**CHALLENGE**
Give back the lines exactly, from the first one to the line with "foot_r = foot_d / 2;", both ends included.

+ + +

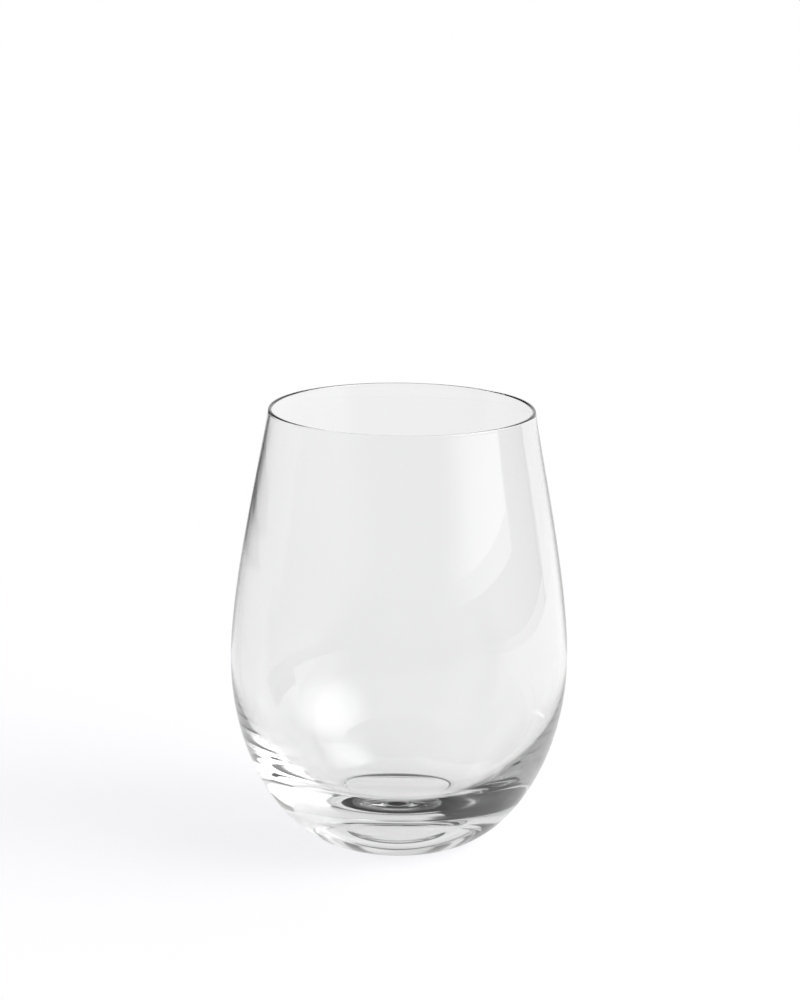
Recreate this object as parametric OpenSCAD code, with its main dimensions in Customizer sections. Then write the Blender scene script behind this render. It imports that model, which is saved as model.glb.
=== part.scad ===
// Stemless wine glass: one piece of clear blown glass, turned about its own axis.
// Lengths are in millimetres and angles in degrees.
// +Z is up, and the glass stands on z = 0 with its axis on the Z axis.

/* [Bowl outside] */
// Height of the rim above the table
height = 120; // [110:0.5:132]
// Diameter at the widest place
belly_d = 92; // [84:0.5:100]
// Height of the widest place above the table
belly_z = 50.5; // [46:0.5:56]
// Diameter over the rim
rim_d = 72.2; // [66:0.2:80]
// Angle at which the wall leans in at the rim
rim_lean = 8.2; // [5:0.2:12]

/* [Glass thickness] */
// Wall at the rim, which is fire-polished to a full round
rim_wall = 0.9; // [0.7:0.1:1.4]
// Wall at the widest place
belly_wall = 1.7; // [1.2:0.1:2.4]
// Glass on the axis, between the floor of the bowl and the hollow under the foot
floor_wall = 7; // [4:0.2:9]

/* [Foot] */
// Outer diameter of the flat ring that the glass stands on
foot_d = 39; // [34:0.2:44]
// Width of the flat ring
land_w = 1.2; // [0.8:0.1:2.4]
// Slope of the outside above the table where it meets the flat ring
heel_slope = 19; // [8:1:24]
// Depth of the shallow hollow under the foot
punt_h = 0.4; // [0.3:0.1:1.5]
// Width of the soft edge of the hollow, inside the flat ring
punt_edge_w = 1.4; // [1:0.1:3]

/* [Hidden] */

// Outside radii
belly_r = belly_d / 2;
rim_r = rim_d / 2;
foot_r = foot_d / 2;

// How far the outside curve holds its direction at each of its ends, as a share
// of the way to its other end
outer_belly_up_share = 0.31;
outer_rim_share = 0.205;
outer_belly_down_share = 0.48;
outer_heel_share = 0.546;

// The same for the inside curve from the widest place down to the floor
inner_belly_down_share = 0.58;
inner_floor_share = 0.66;

// The same for the edge of the hollow, at both its ends
punt_edge_share = 0.5;

// Facets round the axis, and straight steps along each curve of the profile
$fn = 128;
upper_steps = 22;
lower_steps = 26;
rim_steps = 8;
punt_steps = 8;

// Heights of the two ends of the side wall
rise_h = height - belly_z;
floor_z = punt_h + floor_wall;

// Direction that the wall points at the rim, seen in the half plane of the profile
rim_dir = [-sin(rim_lean), cos(rim_lean)];
// Middle of the round edge at the rim, which touches both rim_r and height
rim_edge_r = rim_wall / 2;
rim_centre = [rim_r - rim_edge_r, height - rim_edge_r];

// Point at share t along a cubic curve from a to d with handle points b and c
function curve_point(a, b, c, d, t) =
    pow(1 - t, 3) * a + 3 * t * pow(1 - t, 2) * b + 3 * t * t * (1 - t) * c + pow(t, 3) * d;

// The same curve as points, without its first point
function curve(a, b, c, d, steps) =
    [for (i = [1 : steps]) curve_point(a, b, c, d, i / steps)];

// Points of an arc about a centre, from one angle to another, both ends included
function arc(centre, radius, from, to, steps) =
    [for (i = [0 : steps])
        let (angle = from + (to - from) * i / steps)
        centre + radius * [cos(angle), sin(angle)]];

// Full round at the rim, from the outside of the wall over the top to the inside
function rim_points() =
    arc(rim_centre, rim_edge_r, rim_lean, 180 + rim_lean, rim_steps);

// Side wall between the rim and the widest place, for a wall whose surface is at
// radius r there and starts at the point edge of the rim; listed from the rim down
function upper_points(edge, r) =
    curve(edge,
          edge - outer_rim_share * rise_h * rim_dir,
          [r, belly_z + outer_belly_up_share * rise_h],
          [r, belly_z],
          upper_steps);

// Outside below the widest place, down to the flat ring
function heel_points() =
    let (reach = belly_r - foot_r)
    curve([belly_r, belly_z],
          [belly_r, belly_z - outer_belly_down_share * belly_z],
          [foot_r, 0] + outer_heel_share * reach * [1, tan(heel_slope)],
          [foot_r, 0],
          lower_steps);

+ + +

**ANSWER BELOW**
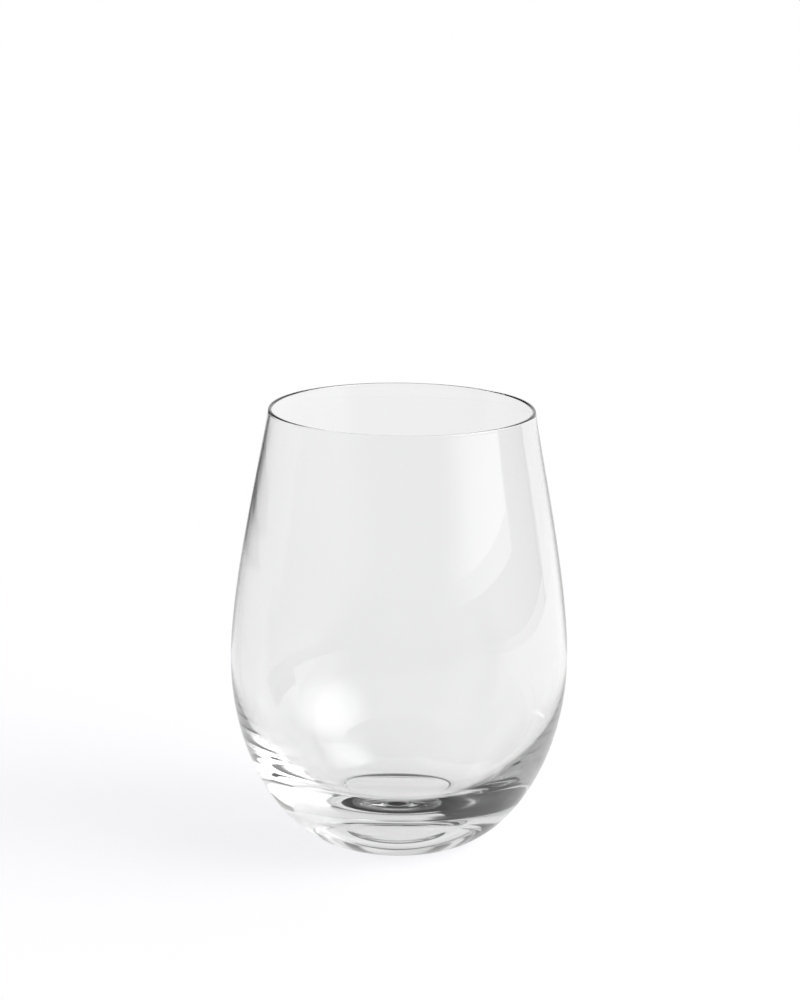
Recreate this object as parametric OpenSCAD code, with its main dimensions in Customizer sections. Then write the Blender scene script behind this render. It imports that model, which is saved as model.glb.
=== part.scad ===
// Stemless wine glass: one piece of clear blown glass, turned about its own axis.
// Lengths are in millimetres and angles in degrees.
// +Z is up, and the glass stands on z = 0 with its axis on the Z axis.

/* [Bowl outside] */
// Height of the rim above the table
height = 120; // [110:0.5:132]
// Diameter at the widest place
belly_d = 92; // [84:0.5:100]
// Height of the widest place above the table
belly_z = 50.5; // [46:0.5:56]
// Diameter over the rim
rim_d = 72.2; // [66:0.2:80]
// Angle at which the wall leans in at the rim
rim_lean = 8.2; // [5:0.2:12]

/* [Glass thickness] */
// Wall at the rim, which is fire-polished to a full round
rim_wall = 0.9; // [0.7:0.1:1.4]
// Wall at the widest place
belly_wall = 1.7; // [1.2:0.1:2.4]
// Glass on the axis, between the floor of the bowl and the hollow under the foot
floor_wall = 7; // [4:0.2:9]

/* [Foot] */
// Outer diameter of the flat ring that the glass stands on
foot_d = 39; // [34:0.2:44]
// Width of the flat ring
land_w = 1.2; // [0.8:0.1:2.4]
// Slope of the outside above the table where it meets the flat ring
heel_slope = 19; // [8:1:24]
// Depth of the shallow hollow under the foot
punt_h = 0.4; // [0.3:0.1:1.5]
// Width of the soft edge of the hollow, inside the flat ring
punt_edge_w = 1.4; // [1:0.1:3]

/* [Hidden] */

// Outside radii
belly_r = belly_d / 2;
rim_r = rim_d / 2;
foot_r = foot_d / 2;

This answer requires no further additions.